The ‘expose your ignorance’ apprenticeship pattern addresses the issue of you not being completely comfortable with the technologies your work requires you to work with. Your impulse may be to lie to a customer in favor of appearing competent, but you should curb this impulse. Instead, you should be honest and open about your knowledge or lack thereof and focus on your ability to learn. Asking questions is a good way to let people know that you are both needing and willing to learn. Asking questions of your team may also help your team recontextualize and reunderstand their own knowledge. Your goal should be to expand your knowledge to a variety of topics, especially while you are still new to the profession, rather than focusing on becoming an expert in a handful of technologies. It is important to be able to recognize areas in yourself that could use improvement. It is similarly important to expose those areas and work on learnig from them, rather than hiding them.
I think this apprenticeship pattern has some very useful advice. I think it is great advice to admit your knowledge in an area is lacking and use that as a chance to learn. Hiding your lack of knowledge in an attempt to save face and spare your pride is unwise and will succeed only in stunting your learning process. This is something I try to work into my daily life. I used to be very scared about coming off as incompetent for lacking in a given area, but I find it is much more rewarding to admit that I am weak in an area and use that as an opportunity to expand upon my knowledge.

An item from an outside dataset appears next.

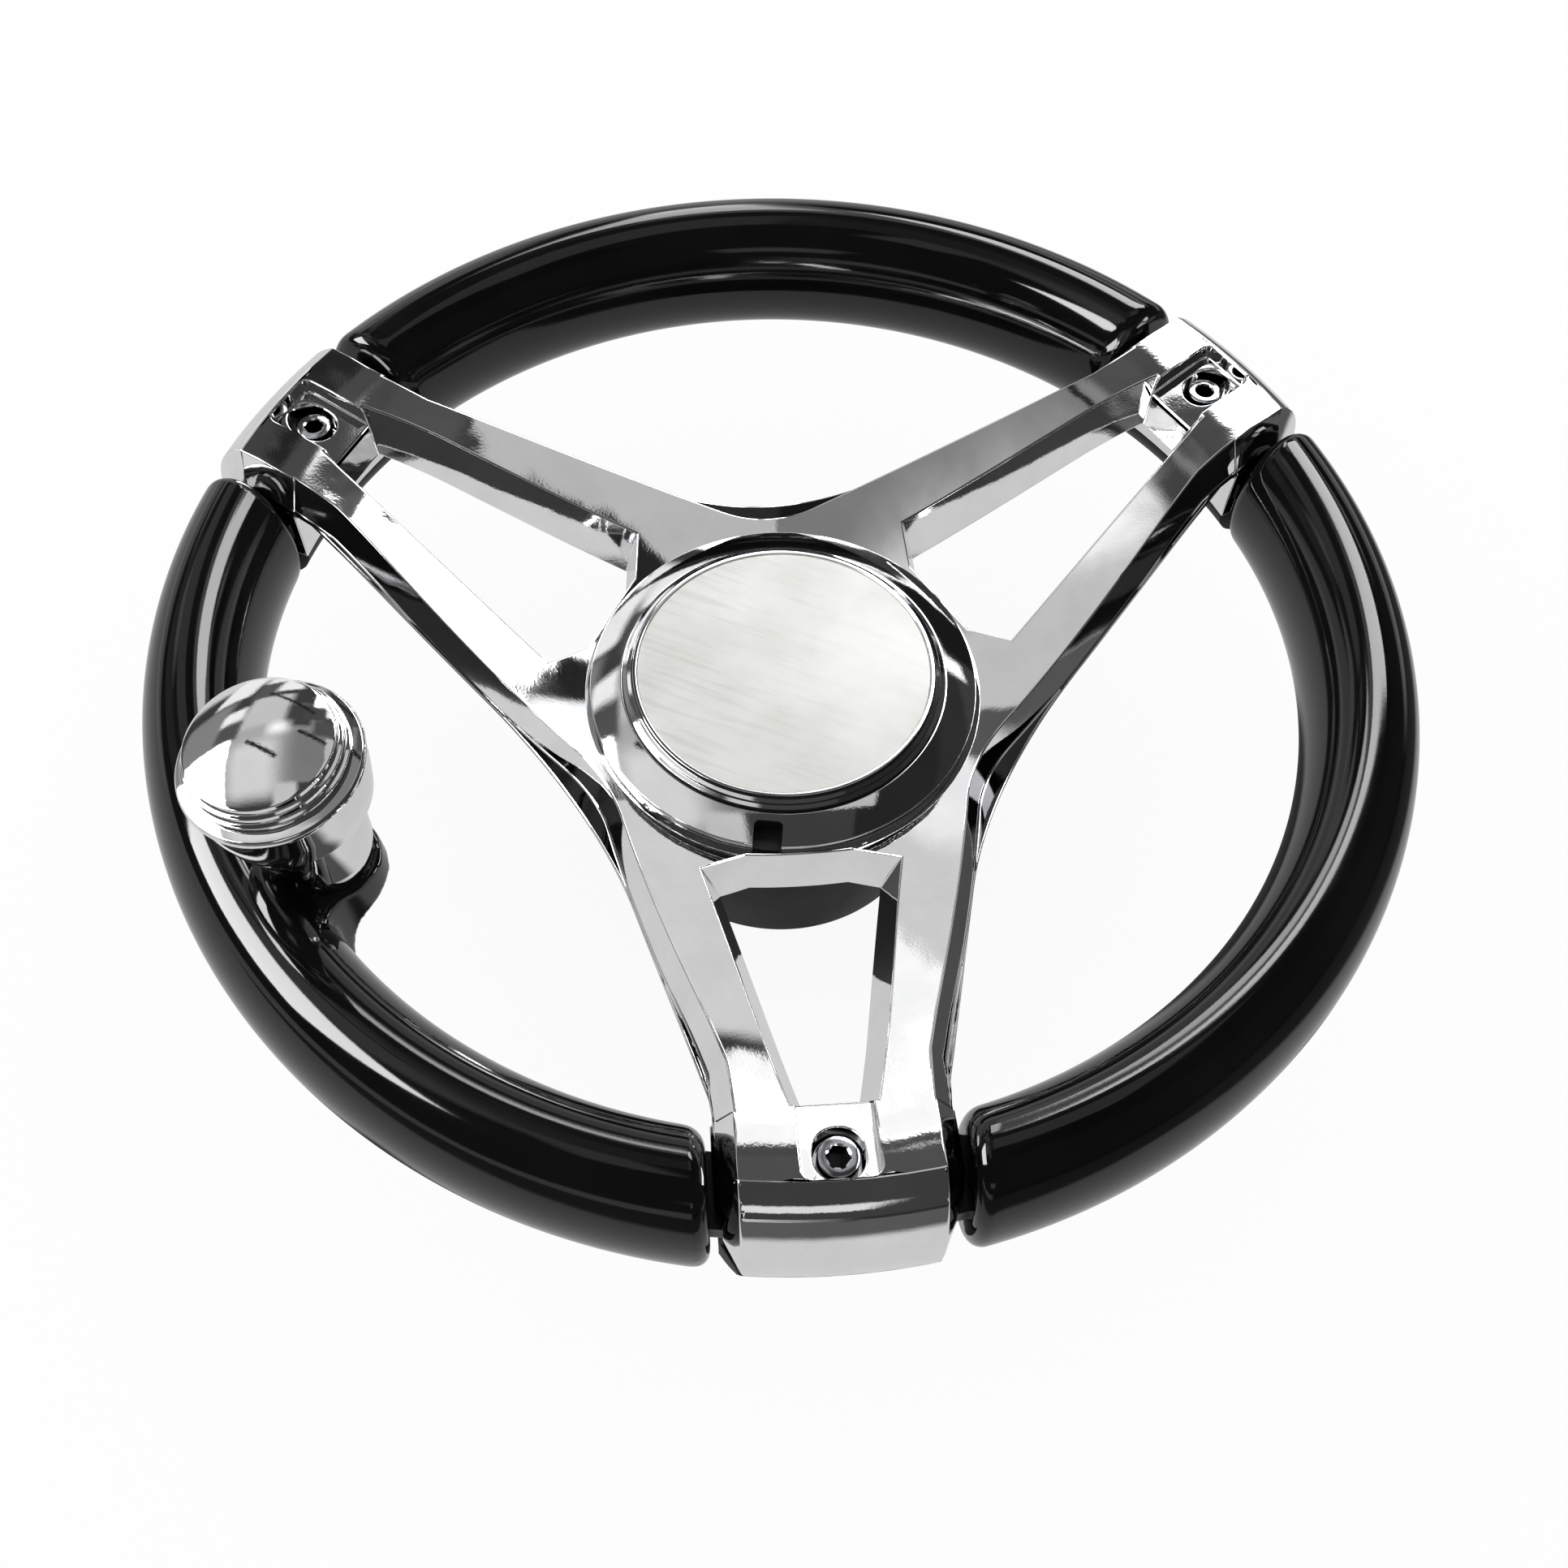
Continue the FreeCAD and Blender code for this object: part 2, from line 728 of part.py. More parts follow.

The only thing I disagree with is the action that Hoover and Oshineye suggest taking. I don’t know if posting a public list of things you don’t understand will help you better yourself, I think it is just going to make you look weird to your coworkers. I think it would be more useful to keep a private list of things to work on, and just keep that list in mind in discussions with others in case the opportunity to develop your knowledge presents itself.